Sarah and I along with my brother Jay experienced a happening above and beyond just the movie. It was held at the Tribeca Film Festival Hub at Spring Studios, a beautifully renovated and remodeled building which accommodates many different kinds of artistic expression. Thus, the room in which the movie would be screened was set up not just for the film, but also for a special musical performance afterward with the stage equipped for a full band. As the capacity audience of 300-400 took their seats for the 8 P.M. showing, the buildup was electric. For a film starring a rock legend, it all had a very strong family vibe from the mostly 20 and 30 somethings curiously with quite a few parents in tow. The buzz among us was who would be playing with Billie Joe afterward?
But first, we had to find out if Billie Joe could not only act, could he also carry a film? And boy did he! Geezer is very entertaining and well paced. Written and directed by Lee Kirk, who is a father of two, it is set in New York City and wonderfully filmed on location. Billie Joe, who is also the father of two, plays Perry Miller, a former band member of a punk-rock group that had a record deal fail because the record company had not properly promoted their one and only album written by him. Stung by that disappointment, Perry would take an indefinite hiatus from the band after his wife Karen, played by Selma Blair, became pregnant. As the film gets underway, it is roughly 13 years later. Perry and Karen have 2 children, an adolescent daughter named Salome and a toddler son. He unhappily works in the hardware store he and his brother inherited. She is a lawyer/public defender. It is his 40th birthday. But as the day proceeds, no one mentions it. As he is already going through a midlife crisis with flashbacks to his rock and roll days, he becomes increasingly depressed and considers himself a failure. With his family seemingly inattentive, he reaches back to his rock and roll past and holds a party for himself at the presidential suite of the Drake Hotel. Yet throughout the day as he is continuously lured and tempted to make disastrous decisions, he is constantly distracted by his sense of responsibility to his family. He literally ends up running back and forth between the two worlds to take care of family matters. But each time he is brought to the brink of disaster, he makes the right decision with his family in mind. The running gag of him being late for everything throughout the day finds him just making in the nick of time his daughter’s talent show in the evening where she plays guitar and sings a song he had written. At home later as Perry is saying goodnight to Salome she asks him why he was so late for the show. He tells her the truth and that he has spent the day with people from his rock and roll past. But he assures her he doesn’t need them or that lifestyle and tells her he needs her and the rest of their family. He also tells her he doesn’t need to be in a band with them. “So will you be in a band with me?” he asks her. Without missing a beat, she answers, “Yep!”
The next day, he and Karen and their children are in the car together. Riding shotgun, Perry asks everyone what music they want to listen to. Karen tells him to play the album he had made with the band years before saying, “It’s Salome’s favorite.

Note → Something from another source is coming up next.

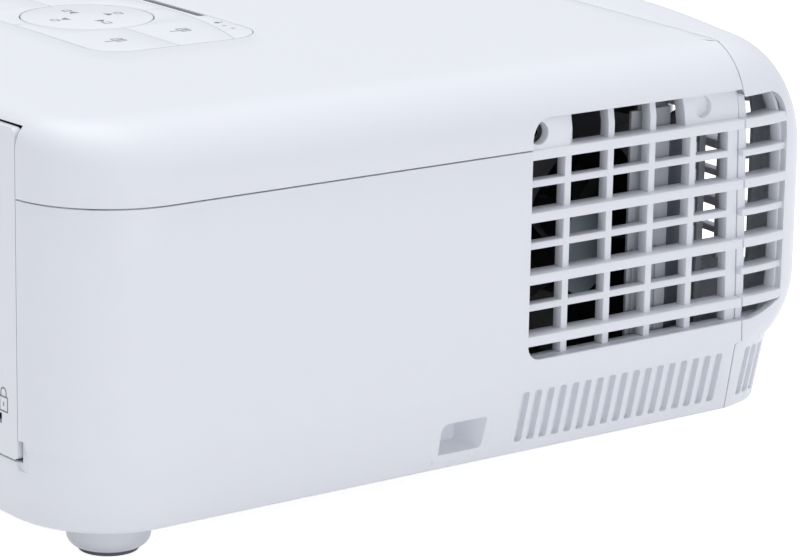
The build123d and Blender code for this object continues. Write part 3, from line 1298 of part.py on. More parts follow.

She listens to it all the time.” Perry, who the day before had said to one of his band mates that when the record company did not support them, he really doubted his writing ability, turns to Salome and says with surprise, “Really?!” In response, she nods enthusiastically. Perry pulls from the glove compartment the old cassette tape of the album and pops it in with a broad smile. The twinkle in his eye as the music plays and the credits begin to roll informs the viewer of his acknowledgement that not only does his family indeed care and that he is exactly in life where he is supposed to be; he also realizes that he is indeed not a failure. Rather, because his daughter believes in him, he is a success.
With the audience enthusiastically applauding the film, it turned to high pitched excitement as the band immediately took the stage. Besides Billie Joe, it included Green Day drummer Tre Cool, Jeff Matika from the Green Day auxiliary members The Big Three, New Yorker Jesse Malin and Joan Jett, who had a cameo as herself in the movie. The audience, including my daughter, flew to the stage where the very intimate setting full of Rock and Roll Hall of Famers held us all in a magical spell for a rocking set. Music is like that. It heals. And that is one of the many reasons why the movie works and perhaps why my daughter and I have so connected with the characters in it. We, like they, are a house of musicians. And when music is played in the home, it quite often is played with love.
This is a memory my daughter and I will both cherish forever. The entire evening uplifted us emotionally. Days later, it stills moves us. Though Geezer is a marvelous film I am not sure what its future is. I unfortunately don’t see it competing with the likes of Batman vs. Superman. Perhaps it will go straight to DVD. Whatever its fate, it should be seen by families far and wide.